What is being asked –
In the listing below, locate the line that contains "middle = sum(tape_faces()) / 2" and the line that contains "cad_parts[node].hide_render = cad_parts[node].hide_viewport". Restate word for word those two lines and every line between them, and nothing else.

Recorded information –

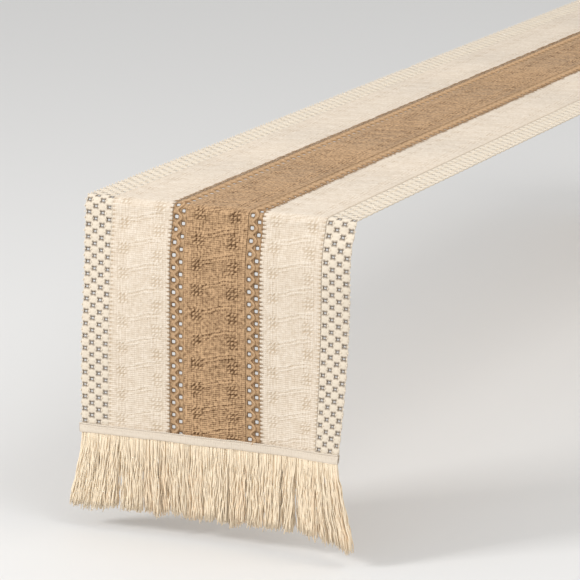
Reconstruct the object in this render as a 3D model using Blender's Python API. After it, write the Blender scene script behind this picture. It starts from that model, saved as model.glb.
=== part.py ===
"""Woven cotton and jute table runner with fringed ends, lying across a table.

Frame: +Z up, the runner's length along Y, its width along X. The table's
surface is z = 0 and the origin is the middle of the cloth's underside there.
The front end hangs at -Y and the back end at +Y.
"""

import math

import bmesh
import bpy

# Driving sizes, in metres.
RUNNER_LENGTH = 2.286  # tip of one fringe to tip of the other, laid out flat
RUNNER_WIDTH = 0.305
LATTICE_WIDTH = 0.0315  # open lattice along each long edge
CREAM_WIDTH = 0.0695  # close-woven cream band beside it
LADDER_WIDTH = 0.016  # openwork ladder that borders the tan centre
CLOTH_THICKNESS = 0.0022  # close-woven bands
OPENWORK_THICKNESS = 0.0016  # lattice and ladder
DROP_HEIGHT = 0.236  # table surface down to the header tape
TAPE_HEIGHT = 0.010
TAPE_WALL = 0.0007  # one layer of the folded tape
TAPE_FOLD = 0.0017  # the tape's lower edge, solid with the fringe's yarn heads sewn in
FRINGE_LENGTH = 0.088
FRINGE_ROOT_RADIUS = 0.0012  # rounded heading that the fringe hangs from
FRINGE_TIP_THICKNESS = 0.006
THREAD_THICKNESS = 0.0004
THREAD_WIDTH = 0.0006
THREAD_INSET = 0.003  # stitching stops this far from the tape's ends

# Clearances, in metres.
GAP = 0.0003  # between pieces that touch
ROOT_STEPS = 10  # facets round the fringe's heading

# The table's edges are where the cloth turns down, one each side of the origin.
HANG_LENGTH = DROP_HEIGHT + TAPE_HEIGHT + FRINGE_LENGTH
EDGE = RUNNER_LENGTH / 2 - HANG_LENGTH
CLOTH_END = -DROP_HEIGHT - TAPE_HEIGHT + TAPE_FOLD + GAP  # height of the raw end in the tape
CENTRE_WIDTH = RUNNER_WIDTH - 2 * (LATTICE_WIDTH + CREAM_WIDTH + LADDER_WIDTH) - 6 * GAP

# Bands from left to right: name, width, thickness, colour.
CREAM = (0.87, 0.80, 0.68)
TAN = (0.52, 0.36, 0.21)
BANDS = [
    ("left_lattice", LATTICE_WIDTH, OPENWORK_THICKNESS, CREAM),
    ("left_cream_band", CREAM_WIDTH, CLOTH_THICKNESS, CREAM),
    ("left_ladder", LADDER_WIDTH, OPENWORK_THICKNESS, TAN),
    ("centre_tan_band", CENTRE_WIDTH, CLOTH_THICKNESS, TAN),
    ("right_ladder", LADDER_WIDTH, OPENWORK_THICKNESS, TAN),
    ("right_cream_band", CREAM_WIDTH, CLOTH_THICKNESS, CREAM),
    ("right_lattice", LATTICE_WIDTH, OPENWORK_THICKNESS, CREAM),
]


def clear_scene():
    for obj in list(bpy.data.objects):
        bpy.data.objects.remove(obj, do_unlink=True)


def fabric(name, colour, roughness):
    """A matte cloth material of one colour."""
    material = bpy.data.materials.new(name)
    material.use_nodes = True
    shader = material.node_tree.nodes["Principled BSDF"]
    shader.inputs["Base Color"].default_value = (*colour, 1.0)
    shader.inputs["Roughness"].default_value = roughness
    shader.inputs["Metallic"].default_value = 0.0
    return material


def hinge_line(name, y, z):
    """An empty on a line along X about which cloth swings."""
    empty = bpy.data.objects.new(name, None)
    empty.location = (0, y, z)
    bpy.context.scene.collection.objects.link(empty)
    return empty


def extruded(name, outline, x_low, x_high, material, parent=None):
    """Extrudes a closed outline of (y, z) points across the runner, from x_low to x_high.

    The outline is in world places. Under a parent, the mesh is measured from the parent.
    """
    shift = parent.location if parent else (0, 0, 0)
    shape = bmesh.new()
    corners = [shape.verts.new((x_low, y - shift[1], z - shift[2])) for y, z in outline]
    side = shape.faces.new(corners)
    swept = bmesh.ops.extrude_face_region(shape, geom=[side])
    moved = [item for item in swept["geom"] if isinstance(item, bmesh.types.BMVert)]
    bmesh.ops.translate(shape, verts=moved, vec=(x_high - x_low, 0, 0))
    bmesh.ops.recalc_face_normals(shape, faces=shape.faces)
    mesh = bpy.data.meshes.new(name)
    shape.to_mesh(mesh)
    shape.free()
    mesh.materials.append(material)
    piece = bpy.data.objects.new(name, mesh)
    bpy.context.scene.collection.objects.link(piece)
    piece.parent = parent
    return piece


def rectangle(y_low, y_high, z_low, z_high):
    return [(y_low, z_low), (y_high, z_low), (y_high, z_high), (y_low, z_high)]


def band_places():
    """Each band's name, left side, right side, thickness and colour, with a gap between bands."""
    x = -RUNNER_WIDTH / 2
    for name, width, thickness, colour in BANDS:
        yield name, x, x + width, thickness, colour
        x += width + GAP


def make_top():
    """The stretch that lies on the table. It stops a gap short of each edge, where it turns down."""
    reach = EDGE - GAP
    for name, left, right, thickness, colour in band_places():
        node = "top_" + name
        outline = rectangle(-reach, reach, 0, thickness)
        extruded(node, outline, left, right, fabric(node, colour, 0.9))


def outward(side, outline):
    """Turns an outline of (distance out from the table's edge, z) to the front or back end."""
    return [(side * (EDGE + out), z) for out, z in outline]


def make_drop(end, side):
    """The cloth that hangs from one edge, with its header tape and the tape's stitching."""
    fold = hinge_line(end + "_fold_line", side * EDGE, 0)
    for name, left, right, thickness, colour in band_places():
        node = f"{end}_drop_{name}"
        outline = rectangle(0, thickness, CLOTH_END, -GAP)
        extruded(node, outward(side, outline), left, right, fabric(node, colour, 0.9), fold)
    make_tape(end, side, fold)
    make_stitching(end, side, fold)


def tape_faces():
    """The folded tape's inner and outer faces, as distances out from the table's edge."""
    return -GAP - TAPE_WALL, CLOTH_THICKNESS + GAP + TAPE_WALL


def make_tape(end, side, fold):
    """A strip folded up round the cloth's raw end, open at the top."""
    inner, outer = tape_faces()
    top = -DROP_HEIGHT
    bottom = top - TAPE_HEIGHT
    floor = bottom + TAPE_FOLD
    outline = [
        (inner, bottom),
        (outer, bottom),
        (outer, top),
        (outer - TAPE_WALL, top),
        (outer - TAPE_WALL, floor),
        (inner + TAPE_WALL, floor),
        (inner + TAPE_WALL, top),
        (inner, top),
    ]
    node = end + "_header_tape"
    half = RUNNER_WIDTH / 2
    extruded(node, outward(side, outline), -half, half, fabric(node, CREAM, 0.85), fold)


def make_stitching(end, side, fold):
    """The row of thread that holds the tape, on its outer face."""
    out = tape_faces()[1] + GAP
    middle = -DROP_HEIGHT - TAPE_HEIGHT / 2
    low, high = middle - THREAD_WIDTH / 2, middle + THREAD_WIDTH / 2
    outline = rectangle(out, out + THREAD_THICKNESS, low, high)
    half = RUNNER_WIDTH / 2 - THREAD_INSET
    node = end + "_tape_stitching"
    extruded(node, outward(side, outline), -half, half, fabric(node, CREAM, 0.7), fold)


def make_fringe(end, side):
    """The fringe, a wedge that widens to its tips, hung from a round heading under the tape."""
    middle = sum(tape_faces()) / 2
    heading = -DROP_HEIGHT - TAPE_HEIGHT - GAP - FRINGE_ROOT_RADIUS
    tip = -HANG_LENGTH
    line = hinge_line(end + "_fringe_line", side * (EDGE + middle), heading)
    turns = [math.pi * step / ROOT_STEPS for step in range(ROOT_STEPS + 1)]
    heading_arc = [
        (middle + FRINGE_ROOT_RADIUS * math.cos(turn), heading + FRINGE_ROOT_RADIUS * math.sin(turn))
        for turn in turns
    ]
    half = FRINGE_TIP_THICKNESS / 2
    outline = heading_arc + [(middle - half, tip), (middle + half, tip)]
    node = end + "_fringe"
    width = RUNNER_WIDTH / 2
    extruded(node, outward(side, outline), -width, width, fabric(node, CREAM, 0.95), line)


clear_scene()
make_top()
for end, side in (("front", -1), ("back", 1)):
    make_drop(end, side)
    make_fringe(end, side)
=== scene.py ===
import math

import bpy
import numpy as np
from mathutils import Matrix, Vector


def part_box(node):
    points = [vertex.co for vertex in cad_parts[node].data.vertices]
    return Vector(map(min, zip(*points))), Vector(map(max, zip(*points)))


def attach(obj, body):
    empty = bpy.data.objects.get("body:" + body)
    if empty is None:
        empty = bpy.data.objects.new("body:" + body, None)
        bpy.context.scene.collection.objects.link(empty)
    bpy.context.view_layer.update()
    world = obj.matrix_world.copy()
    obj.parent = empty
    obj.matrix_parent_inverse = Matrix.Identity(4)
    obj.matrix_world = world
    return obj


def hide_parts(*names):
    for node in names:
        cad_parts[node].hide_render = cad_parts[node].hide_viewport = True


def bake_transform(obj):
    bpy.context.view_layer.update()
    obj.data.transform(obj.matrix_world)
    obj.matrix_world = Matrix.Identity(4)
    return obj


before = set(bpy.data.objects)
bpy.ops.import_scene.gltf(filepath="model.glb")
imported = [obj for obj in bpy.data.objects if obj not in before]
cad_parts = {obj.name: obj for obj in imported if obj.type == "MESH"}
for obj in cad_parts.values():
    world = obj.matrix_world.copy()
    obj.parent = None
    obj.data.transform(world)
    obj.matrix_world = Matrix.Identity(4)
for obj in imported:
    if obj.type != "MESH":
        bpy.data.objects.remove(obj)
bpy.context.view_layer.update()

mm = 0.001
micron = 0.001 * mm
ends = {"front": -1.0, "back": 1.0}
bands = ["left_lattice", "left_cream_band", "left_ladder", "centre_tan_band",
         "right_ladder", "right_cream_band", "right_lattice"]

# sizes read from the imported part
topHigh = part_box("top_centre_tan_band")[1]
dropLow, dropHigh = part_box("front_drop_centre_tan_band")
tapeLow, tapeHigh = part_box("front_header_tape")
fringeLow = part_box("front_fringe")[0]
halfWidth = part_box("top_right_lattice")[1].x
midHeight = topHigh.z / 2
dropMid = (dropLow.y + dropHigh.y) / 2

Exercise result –
    middle = sum(tape_faces()) / 2
    heading = -DROP_HEIGHT - TAPE_HEIGHT - GAP - FRINGE_ROOT_RADIUS
    tip = -HANG_LENGTH
    line = hinge_line(end + "_fringe_line", side * (EDGE + middle), heading)
    turns = [math.pi * step / ROOT_STEPS for step in range(ROOT_STEPS + 1)]
    heading_arc = [
        (middle + FRINGE_ROOT_RADIUS * math.cos(turn), heading + FRINGE_ROOT_RADIUS * math.sin(turn))
        for turn in turns
    ]
    half = FRINGE_TIP_THICKNESS / 2
    outline = heading_arc + [(middle - half, tip), (middle + half, tip)]
    node = end + "_fringe"
    width = RUNNER_WIDTH / 2
    extruded(node, outward(side, outline), -width, width, fabric(node, CREAM, 0.95), line)


clear_scene()
make_top()
for end, side in (("front", -1), ("back", 1)):
    make_drop(end, side)
    make_fringe(end, side)
=== scene.py ===
import math

import bpy
import numpy as np
from mathutils import Matrix, Vector


def part_box(node):
    points = [vertex.co for vertex in cad_parts[node].data.vertices]
    return Vector(map(min, zip(*points))), Vector(map(max, zip(*points)))


def attach(obj, body):
    empty = bpy.data.objects.get("body:" + body)
    if empty is None:
        empty = bpy.data.objects.new("body:" + body, None)
        bpy.context.scene.collection.objects.link(empty)
    bpy.context.view_layer.update()
    world = obj.matrix_world.copy()
    obj.parent = empty
    obj.matrix_parent_inverse = Matrix.Identity(4)
    obj.matrix_world = world
    return obj


def hide_parts(*names):
    for node in names:
        cad_parts[node].hide_render = cad_parts[node].hide_viewport = True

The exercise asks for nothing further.